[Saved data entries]
____
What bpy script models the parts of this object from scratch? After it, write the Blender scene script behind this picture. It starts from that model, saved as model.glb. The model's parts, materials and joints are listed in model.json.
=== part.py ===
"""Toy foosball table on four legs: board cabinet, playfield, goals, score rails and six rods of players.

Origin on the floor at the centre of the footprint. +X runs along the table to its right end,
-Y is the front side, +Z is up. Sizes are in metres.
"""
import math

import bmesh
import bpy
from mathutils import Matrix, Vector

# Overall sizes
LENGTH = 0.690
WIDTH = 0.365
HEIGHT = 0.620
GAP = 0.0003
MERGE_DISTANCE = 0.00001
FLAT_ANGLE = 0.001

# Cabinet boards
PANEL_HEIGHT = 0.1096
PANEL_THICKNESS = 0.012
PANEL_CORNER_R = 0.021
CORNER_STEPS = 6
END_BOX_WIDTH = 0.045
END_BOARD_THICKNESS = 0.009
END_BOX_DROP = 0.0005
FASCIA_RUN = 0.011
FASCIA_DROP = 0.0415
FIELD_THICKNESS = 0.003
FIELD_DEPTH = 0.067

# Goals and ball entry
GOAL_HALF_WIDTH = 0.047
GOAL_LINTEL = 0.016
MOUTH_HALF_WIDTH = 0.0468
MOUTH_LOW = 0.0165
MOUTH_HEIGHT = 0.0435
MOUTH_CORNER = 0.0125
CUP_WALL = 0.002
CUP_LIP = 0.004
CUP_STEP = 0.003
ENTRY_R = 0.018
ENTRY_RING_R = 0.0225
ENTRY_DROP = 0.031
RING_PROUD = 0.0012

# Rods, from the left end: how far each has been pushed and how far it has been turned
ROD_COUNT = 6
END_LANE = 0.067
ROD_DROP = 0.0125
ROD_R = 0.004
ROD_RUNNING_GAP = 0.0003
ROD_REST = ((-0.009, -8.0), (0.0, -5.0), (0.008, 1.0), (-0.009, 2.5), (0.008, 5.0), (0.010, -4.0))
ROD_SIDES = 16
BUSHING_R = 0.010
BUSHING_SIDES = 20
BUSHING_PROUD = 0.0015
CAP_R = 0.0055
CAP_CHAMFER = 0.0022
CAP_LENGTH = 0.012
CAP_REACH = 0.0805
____
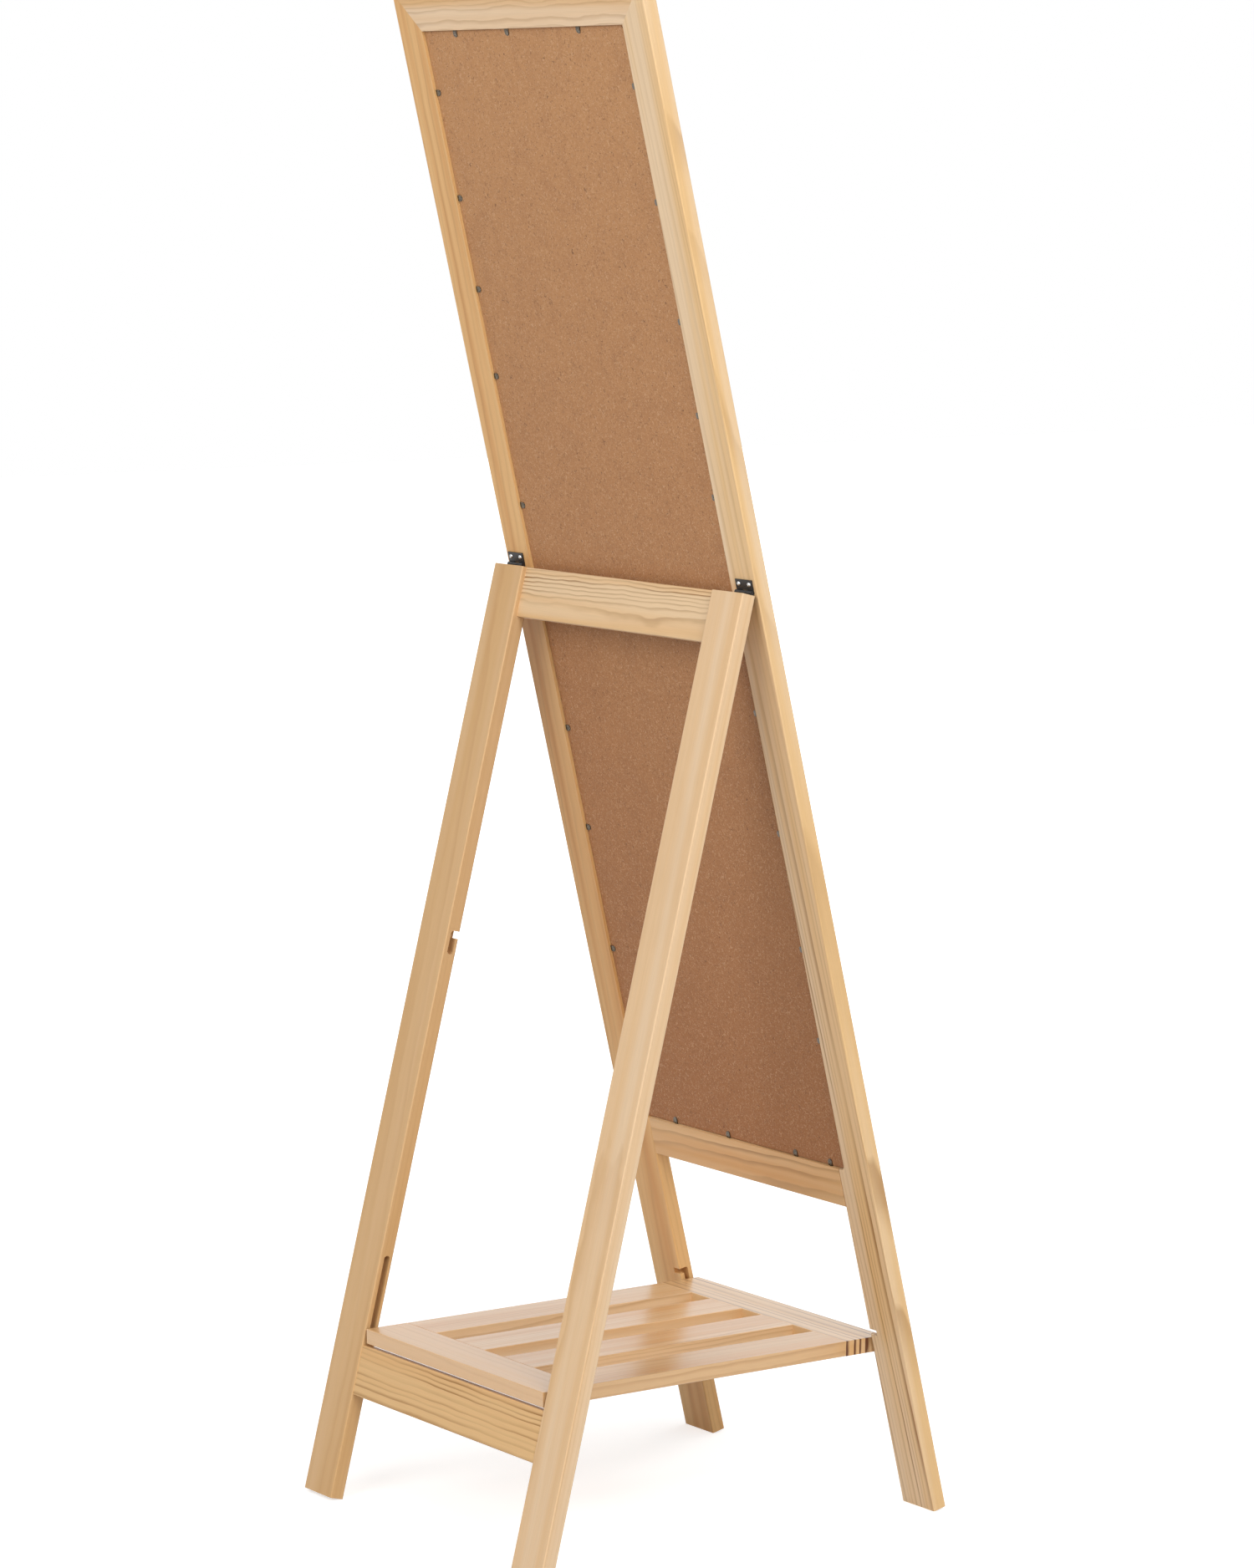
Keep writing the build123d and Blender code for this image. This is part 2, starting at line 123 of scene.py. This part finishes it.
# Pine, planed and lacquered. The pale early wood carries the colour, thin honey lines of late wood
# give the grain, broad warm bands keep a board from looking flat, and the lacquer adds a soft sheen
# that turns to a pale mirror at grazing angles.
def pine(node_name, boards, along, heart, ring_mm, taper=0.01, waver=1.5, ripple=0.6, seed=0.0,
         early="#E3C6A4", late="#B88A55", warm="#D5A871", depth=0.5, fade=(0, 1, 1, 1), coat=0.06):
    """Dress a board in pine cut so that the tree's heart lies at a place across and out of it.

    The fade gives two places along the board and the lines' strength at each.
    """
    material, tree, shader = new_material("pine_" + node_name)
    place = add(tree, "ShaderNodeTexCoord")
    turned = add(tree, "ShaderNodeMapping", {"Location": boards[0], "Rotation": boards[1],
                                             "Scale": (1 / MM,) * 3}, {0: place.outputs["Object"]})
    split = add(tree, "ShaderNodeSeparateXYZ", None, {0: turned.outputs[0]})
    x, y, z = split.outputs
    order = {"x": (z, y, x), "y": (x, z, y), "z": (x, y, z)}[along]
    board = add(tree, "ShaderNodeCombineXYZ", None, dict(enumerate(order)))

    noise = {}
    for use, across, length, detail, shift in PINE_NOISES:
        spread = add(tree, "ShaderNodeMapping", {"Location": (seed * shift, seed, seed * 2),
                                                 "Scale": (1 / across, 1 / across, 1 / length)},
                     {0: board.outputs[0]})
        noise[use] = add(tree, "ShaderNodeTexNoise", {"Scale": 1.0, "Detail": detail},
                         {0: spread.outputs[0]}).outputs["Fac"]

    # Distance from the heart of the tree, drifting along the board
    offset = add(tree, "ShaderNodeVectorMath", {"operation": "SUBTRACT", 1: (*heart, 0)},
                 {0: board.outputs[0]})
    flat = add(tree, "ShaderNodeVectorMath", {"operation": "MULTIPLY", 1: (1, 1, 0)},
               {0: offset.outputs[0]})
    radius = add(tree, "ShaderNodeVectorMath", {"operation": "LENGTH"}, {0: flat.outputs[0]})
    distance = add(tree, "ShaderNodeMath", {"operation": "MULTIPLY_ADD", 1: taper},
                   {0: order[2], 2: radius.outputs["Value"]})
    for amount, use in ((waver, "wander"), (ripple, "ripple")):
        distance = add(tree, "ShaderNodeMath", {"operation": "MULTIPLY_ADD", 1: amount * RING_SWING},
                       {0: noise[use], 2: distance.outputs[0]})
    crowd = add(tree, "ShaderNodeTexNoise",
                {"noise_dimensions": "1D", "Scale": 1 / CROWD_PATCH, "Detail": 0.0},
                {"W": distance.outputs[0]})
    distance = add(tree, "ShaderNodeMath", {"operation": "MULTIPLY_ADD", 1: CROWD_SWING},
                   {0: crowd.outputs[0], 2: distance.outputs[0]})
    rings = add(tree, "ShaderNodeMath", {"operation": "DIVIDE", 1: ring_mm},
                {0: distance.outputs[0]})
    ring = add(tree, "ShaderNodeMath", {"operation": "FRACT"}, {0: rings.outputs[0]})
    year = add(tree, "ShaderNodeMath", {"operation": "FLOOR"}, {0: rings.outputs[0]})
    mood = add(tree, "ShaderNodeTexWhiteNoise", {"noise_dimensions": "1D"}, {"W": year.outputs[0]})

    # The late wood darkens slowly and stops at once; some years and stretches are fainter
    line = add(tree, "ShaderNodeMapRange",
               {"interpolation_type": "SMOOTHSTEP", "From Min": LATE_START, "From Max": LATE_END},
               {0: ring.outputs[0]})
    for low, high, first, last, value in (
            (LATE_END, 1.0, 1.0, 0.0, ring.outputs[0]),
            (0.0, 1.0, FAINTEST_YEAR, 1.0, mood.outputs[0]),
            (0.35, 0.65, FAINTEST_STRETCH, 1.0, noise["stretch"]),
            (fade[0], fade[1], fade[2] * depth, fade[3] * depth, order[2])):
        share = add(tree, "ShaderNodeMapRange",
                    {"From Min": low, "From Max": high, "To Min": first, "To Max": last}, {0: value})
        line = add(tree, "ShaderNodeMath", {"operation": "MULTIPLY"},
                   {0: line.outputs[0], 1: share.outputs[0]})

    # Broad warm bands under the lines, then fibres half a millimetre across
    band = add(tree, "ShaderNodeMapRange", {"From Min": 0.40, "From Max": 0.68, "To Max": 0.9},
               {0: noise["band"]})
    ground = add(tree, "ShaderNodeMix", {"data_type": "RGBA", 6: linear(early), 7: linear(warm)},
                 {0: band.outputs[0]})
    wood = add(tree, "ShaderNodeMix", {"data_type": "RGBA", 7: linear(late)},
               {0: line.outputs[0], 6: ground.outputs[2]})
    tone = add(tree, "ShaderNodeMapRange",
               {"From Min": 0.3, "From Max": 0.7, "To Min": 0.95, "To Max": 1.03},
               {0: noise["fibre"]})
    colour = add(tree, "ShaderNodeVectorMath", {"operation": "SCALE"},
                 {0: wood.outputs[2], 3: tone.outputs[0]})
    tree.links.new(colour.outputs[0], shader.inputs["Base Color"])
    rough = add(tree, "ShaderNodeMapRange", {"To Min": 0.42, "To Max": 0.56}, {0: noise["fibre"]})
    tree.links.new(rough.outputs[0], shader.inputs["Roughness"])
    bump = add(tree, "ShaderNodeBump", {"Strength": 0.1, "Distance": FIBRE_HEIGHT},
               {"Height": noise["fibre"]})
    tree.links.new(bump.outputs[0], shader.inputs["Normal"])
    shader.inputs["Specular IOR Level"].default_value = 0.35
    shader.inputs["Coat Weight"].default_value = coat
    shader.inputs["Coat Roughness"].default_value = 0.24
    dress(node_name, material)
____
### Task details
Each line from the one holding "Keep writing the" to the one holding "and out of it.", those two included, is to be transcribed exactly, and no other line.

### Solution
Keep writing the build123d and Blender code for this image. This is part 2, starting at line 123 of scene.py. This part finishes it.
# Pine, planed and lacquered. The pale early wood carries the colour, thin honey lines of late wood
# give the grain, broad warm bands keep a board from looking flat, and the lacquer adds a soft sheen
# that turns to a pale mirror at grazing angles.
def pine(node_name, boards, along, heart, ring_mm, taper=0.01, waver=1.5, ripple=0.6, seed=0.0,
         early="#E3C6A4", late="#B88A55", warm="#D5A871", depth=0.5, fade=(0, 1, 1, 1), coat=0.06):
    """Dress a board in pine cut so that the tree's heart lies at a place across and out of it.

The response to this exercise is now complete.